Li Maizi (Li Tingting) has been working with nonprofit organizations and leading “performance art” campaigns in support of feminist and LGBT causes in China since 2011. She was one of the “Feminist Five” arrested in 2015 ahead of Women’s Day for planning to distribute anti-sexual harassment stickers on public transportation and charged with “picking quarrels and provoking trouble,” a charge that could have resulted in up to ten years in prison if not for her release following an uproar from supporters at home and abroad.

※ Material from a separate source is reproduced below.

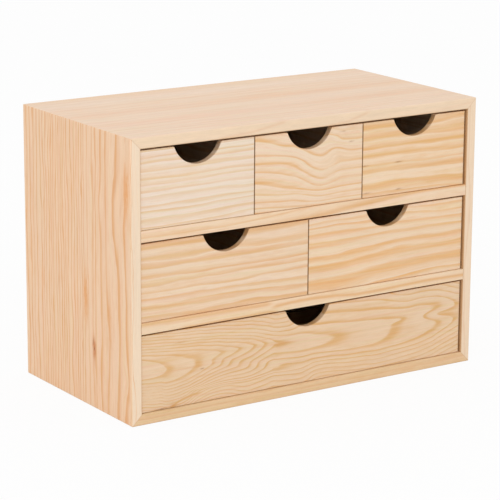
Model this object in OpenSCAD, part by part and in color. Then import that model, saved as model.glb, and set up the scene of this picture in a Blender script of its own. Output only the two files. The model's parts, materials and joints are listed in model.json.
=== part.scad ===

Di Wang has been a queer activist in China since college and is now a Ph.D. student in sociology at the University of Wisconsin-Madison, with research interests in the areas of gender, sexuality, and social movements, particularly in the emerging new wave of feminist and queer movements in China. She is currently focusing on how marginalized communities like queer women can mobilize around law-related issues (LGBTQ and NGO activities) under an authoritarian government.

Barbara Demick (Moderator) is an Edward R. Murrow Press Fellow at the Council on Foreign Relations. She is the former Los Angeles Times bureau chief in Beijing. She is the author of Nothing to Envy: Ordinary Lives in North Korea, which won the UK’s Samuel Johnson Prize for nonfiction and was a finalist for the National Book Award and National Book Critics Circle Award.